[Supplied records start]

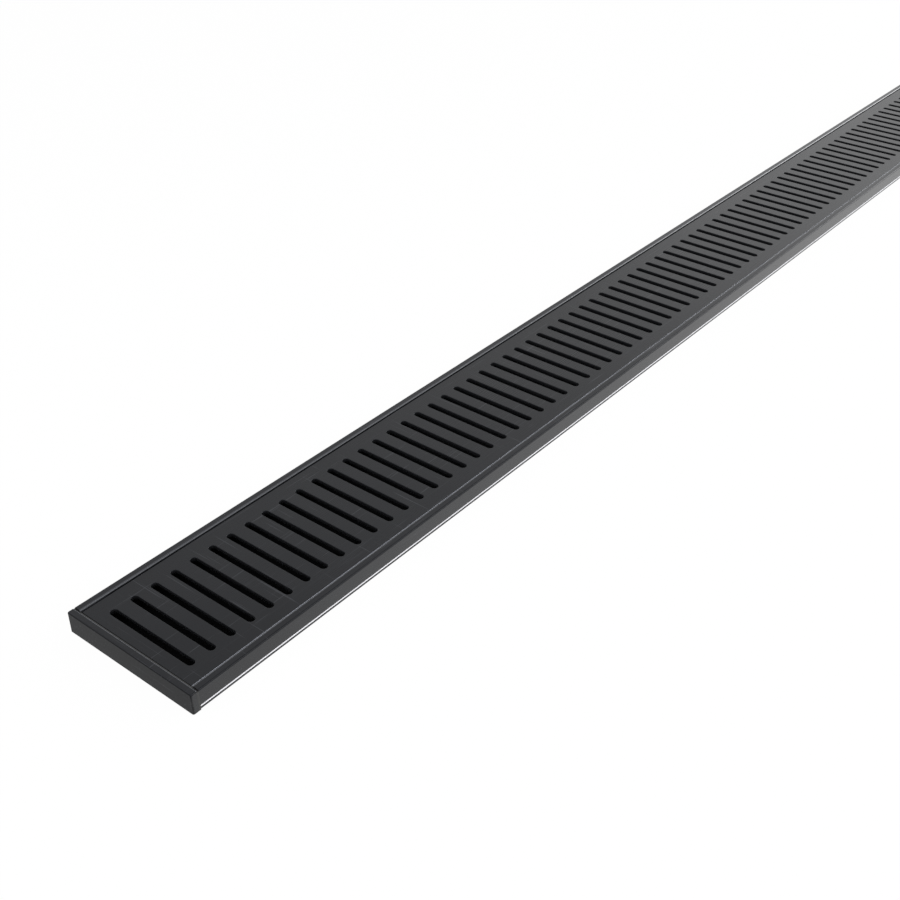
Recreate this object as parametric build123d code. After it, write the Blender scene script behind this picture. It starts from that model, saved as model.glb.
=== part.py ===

[Supplied records end]
[Supplied records start]

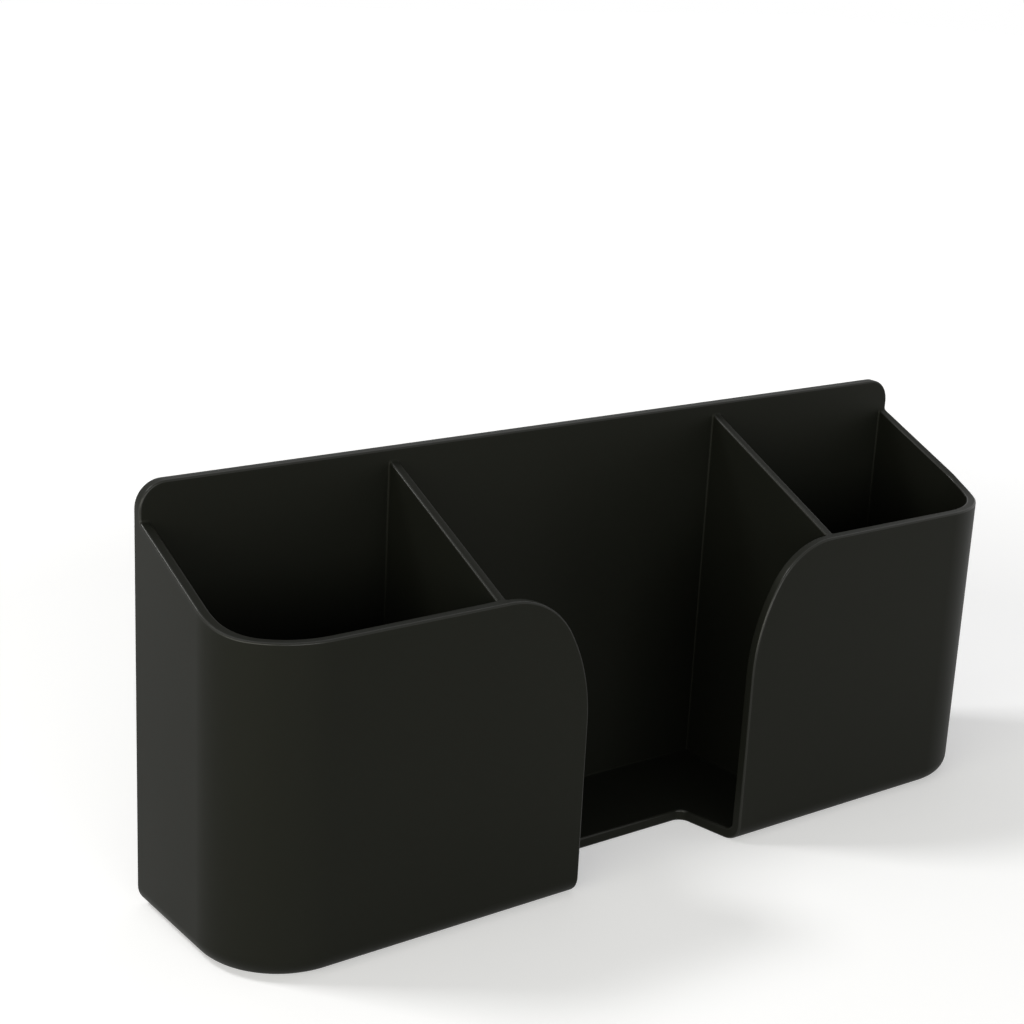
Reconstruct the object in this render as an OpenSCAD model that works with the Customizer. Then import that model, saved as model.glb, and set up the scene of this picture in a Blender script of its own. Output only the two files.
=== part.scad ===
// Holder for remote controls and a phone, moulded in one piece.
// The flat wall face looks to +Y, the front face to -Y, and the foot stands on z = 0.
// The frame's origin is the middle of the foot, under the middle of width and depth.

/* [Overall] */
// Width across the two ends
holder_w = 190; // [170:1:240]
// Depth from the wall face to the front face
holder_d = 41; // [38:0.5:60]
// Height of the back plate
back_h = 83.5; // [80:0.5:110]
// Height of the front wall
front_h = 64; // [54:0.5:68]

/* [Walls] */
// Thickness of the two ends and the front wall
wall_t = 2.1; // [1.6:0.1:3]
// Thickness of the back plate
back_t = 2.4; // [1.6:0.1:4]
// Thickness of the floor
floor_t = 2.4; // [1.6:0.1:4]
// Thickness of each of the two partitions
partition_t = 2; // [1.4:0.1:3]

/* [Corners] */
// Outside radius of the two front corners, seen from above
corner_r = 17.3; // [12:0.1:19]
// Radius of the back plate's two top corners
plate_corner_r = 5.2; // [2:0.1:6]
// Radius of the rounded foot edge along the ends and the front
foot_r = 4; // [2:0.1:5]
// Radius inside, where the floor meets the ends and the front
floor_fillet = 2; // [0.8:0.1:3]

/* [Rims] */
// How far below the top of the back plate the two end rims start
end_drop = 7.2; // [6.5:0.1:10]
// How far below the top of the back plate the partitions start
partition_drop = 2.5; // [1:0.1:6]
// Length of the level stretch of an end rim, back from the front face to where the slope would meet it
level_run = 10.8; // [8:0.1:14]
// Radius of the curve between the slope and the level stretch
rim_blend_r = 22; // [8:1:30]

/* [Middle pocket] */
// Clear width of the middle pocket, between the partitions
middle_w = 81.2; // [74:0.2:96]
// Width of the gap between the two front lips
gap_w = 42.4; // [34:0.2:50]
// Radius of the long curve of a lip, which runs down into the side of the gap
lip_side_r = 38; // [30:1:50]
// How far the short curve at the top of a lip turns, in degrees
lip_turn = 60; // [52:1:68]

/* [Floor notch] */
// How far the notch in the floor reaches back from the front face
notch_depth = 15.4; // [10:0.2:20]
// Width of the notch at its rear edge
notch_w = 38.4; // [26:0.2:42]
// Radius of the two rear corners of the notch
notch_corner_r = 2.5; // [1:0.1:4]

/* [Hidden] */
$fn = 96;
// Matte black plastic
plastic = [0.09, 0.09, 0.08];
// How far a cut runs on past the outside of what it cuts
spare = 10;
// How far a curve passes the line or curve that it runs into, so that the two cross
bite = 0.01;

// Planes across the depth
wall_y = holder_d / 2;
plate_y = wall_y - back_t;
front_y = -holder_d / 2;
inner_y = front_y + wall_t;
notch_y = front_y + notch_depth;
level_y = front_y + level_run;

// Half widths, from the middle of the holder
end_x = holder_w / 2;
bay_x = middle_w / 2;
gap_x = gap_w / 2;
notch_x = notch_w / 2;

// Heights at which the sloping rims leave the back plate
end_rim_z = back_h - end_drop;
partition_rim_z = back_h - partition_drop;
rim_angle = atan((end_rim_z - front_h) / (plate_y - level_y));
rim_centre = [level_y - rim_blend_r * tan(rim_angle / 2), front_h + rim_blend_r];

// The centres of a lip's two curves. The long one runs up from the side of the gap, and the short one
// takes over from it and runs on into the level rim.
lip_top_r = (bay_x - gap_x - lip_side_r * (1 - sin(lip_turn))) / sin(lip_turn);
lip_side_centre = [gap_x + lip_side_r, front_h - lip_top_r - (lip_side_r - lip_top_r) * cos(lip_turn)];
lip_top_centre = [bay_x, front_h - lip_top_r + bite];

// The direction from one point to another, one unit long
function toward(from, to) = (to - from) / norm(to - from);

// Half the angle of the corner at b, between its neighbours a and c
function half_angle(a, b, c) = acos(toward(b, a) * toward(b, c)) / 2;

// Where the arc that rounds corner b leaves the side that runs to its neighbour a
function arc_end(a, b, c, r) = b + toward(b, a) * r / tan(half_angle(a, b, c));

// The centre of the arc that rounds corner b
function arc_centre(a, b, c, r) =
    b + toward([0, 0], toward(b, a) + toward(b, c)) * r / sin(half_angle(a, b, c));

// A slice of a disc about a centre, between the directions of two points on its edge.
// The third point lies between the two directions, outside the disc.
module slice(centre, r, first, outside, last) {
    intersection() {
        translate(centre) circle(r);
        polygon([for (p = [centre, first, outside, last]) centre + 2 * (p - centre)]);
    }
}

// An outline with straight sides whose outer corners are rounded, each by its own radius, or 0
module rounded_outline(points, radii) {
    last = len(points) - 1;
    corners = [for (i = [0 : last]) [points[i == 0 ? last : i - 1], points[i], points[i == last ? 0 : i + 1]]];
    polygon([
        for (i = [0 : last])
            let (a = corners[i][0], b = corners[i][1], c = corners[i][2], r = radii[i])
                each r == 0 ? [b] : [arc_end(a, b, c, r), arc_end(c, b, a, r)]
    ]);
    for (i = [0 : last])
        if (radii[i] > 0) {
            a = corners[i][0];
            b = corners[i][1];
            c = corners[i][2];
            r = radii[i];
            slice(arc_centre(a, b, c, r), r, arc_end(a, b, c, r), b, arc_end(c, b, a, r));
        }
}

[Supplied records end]
[Supplied records start]

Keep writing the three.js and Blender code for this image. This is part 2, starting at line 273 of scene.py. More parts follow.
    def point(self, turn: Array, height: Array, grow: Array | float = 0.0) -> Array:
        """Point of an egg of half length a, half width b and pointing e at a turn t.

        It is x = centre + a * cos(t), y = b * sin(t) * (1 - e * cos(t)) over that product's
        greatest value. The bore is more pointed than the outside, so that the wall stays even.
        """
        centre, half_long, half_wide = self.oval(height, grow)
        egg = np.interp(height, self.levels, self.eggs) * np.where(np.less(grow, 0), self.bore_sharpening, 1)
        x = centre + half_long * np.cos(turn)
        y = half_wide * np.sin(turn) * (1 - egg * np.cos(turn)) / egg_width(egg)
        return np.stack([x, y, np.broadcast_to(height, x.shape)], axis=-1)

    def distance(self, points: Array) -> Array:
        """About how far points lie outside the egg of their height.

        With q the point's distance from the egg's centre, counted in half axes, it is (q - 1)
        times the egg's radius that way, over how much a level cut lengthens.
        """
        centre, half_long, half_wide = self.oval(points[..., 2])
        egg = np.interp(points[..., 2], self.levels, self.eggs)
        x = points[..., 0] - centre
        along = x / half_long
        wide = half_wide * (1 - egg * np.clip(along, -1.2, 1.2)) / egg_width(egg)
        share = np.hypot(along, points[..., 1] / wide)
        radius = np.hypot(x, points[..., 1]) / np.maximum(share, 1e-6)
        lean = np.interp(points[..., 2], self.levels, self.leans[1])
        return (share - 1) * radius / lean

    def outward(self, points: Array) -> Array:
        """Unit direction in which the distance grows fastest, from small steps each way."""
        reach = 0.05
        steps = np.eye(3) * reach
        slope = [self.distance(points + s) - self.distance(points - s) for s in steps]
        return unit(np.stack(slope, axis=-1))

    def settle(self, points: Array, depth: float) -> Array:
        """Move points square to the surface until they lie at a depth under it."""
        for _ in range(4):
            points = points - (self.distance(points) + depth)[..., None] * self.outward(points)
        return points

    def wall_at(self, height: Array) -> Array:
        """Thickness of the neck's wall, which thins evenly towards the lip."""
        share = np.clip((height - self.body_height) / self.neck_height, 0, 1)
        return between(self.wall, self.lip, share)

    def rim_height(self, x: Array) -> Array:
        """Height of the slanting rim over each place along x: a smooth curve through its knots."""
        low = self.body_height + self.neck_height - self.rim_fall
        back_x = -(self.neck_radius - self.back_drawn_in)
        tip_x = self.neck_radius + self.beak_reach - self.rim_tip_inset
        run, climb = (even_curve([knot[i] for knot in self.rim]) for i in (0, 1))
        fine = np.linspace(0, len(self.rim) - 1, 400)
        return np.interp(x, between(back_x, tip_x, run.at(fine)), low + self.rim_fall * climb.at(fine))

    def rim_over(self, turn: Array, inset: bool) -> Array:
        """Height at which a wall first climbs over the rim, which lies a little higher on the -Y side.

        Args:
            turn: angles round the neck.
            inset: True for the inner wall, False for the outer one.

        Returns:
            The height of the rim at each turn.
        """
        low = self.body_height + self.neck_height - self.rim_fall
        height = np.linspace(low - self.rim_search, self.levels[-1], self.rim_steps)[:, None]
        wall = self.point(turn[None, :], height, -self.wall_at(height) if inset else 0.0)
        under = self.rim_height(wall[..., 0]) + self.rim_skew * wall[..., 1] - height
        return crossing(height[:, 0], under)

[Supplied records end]

Given task » Within the material above, find the lines that contain the word "code"; copy them.

Full response »
Recreate this object as parametric build123d code. After it, write the Blender scene script behind this picture. It starts from that model, saved as model.glb.
Keep writing the three.js and Blender code for this image. This is part 2, starting at line 273 of scene.py. More parts follow.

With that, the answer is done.